Hold off on making certain choices
Delaying some decisions can also be beneficial. As a team leader, it’s important to be decisive, but sometimes it makes sense to take a step back and gather more information before making a big decision.
Making quick decisions can be tempting, especially when we’re feeling pressured or stressed. But in reality, it’s often better to give ourselves some time and space to think things through. This can help us avoid rash decisions that we might regret later on. So, if you’re feeling unsure about a choice, don’t be afraid to hit the pause button and take some time to reflect. You might be surprised at the insights and clarity that come with a little bit of patience.
Put first things first
Many times we focus on urgent tasks rather than important ones, and as a result, we can neglect the things that will truly move the needle in our life and at work. Since we only have a limited amount of time and energy, it’s important to focus on what really matters!

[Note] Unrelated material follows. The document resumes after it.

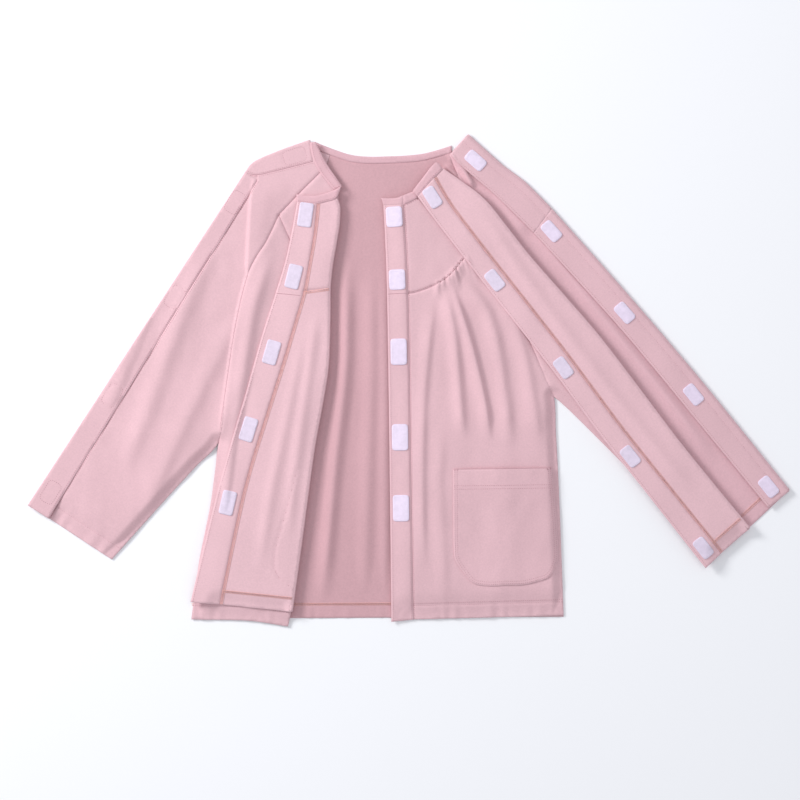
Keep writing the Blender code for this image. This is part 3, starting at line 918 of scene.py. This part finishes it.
BODY_FOLD_TOP = path("right_sleeve_front", (0.760, 0.97), (0.747, 0.90), (0.738, 0.80), (0.733, 0.73))
BODY_FOLD = np.vstack([BODY_FOLD_TOP, RIGHT_RAGLAN[RIGHT_RAGLAN[:, 1] < BODY_FOLD_TOP[-1][1] - 10 * MM]])
BACK_OPEN = [
    between(RIGHT_FOLD, LEFT_FREE, np.linspace(0.12, 1.04, 12), across)
    for across in (0.30, 0.72, 0.93)
]
NECK_PLEATS = (
    ((-0.02, 0.935), (0.02, 0.905), (0.06, 0.855)),
    ((-0.01, 0.965), (0.035, 0.925), (0.075, 0.870)),
)
BACK = Layer(
    BACK_BASE,
    [
        ridge(BACK_OPEN[0], 7.0 * MM, 10 * MM, 9 * MM),
        ridge(BACK_OPEN[1], 3.4 * MM, 10 * MM, 12 * MM),
        ridge(BACK_OPEN[2], 2.6 * MM, 7 * MM, 8 * MM),
        *grooves((beside(BACK_HEM, INSIDE_HEM), 0.7, 2.2)),
        *hem(BACK_HEM, 2),
        *folds(
            "left_sleeve_back",
            (3.4, 9, 6, ((0.19, 0.83), (0.42, 0.60), (0.62, 0.40), (0.80, 0.21))),
            (2.6, 7, 9, ((0.30, 0.80), (0.48, 0.60), (0.68, 0.41), (0.86, 0.22))),
            (3.0, 8, 8, ((0.10, 0.92), (0.16, 0.84), (0.24, 0.76))),
            *[(5.0, 4, 4, shares) for shares in NECK_PLEATS],
        ),
        undulation(1.3 * MM, 60 * MM, 1, (1, 2.6)),
    ],
)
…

To prioritize, you can follow these steps:
- Identify your long-term goals: Think about what you want to achieve in the long run, both personally and professionally.
- Break down your goals: Break down your long-term goals into smaller, actionable steps that will help you achieve them.
- Evaluate urgency and importance: Prioritize tasks based on their level of urgency and importance. Urgent tasks may require immediate attention, but important tasks may have a greater impact on achieving your long-term goals.
- Focus on high-impact tasks: Prioritize tasks that have a high impact on achieving your goals, rather than those that may be easy or quick to accomplish.
- Reassess regularly: Reassess your priorities regularly to ensure that you’re on track and that your actions are aligned with your goals.
Let your subconscious take the reins
Sometimes, the best way to solve a problem is to take a break from thinking about it altogether. By allowing our minds to rest and recharge, we can tap into our subconscious and come up with new and innovative ideas.
Our subconscious is like a secret superhero working behind the scenes, controlling automatic behaviors, habits, and emotions without us even realizing it. It’s like having a massive multitasking machine that keeps going even when we’re sleeping!
When we let our subconscious work on a problem, it taps into all the past experiences, knowledge, and ideas that we may not have consciously considered, making connections that can lead to innovative solutions. But to unleash our subconscious’s creativity and innovation, we need to give it the space and time to work.
So whenever I’m feeling stuck on a problem, I take a break and do something else for a while. You might be surprised by the creative solutions that come to you when you return to the problem later!
Meditation and mindfulness
I try to practice mindful meditation every day. I heard many times people saying “Meditation doesn’t work for me, I can’t empty my mind”. Of course, you can’t!
Meditation is not about emptying your mind or achieving a state of complete stillness. Instead, it’s about being aware of your thoughts, emotions, and surroundings without judgment or attachment.
It’s normal for thoughts and distractions to arise. The practice is to acknowledge them without getting caught up in them, and then redirect your attention back to the present moment.
Mindfulness can make you a better thinker by improving your ability to focus and concentrate on the present moment. When you are mindful, you are fully engaged in the present, and your mind is less likely to wander or become distracted. This sense of focus helps me pay more attention to details, connect ideas more effectively, and make better decisions. Besides, it helps me to cultivate a sense of curiosity and openness, which can lead to more creative and innovative thinking.
Make Time for Reflection
I try to schedule some time in my calendar for quiet and uninterrupted thinking. It can be challenging to break away from the constant rush of daily life, but I find it essential. I try to dedicate at least half a day per week to just reflecting and thinking.
According to John Frost of Values-Based Leadership, one effective method for reflection is to ask ourselves four simple questions:
- What happened, and why did it happen that way?
- How did I think and feel about it?
- What did I learn from this experience?
- What changes will I make based on this learning?
Allocating time for introspection has helped me gain deeper insights, identify priorities, and avoid repeating the same mistakes.
In my own experience, taking the time to slow down and be mindful has been a game-changer for my thinking skills. By carving out some quiet time for reflection, clearing out the mental clutter, and incubating ideas, I’ve been able to think more deeply and come up with some of my best ideas. And let’s not forget the power of meditation. It may feel counterintuitive in our fast-paced world, but trust me, it’s worth it.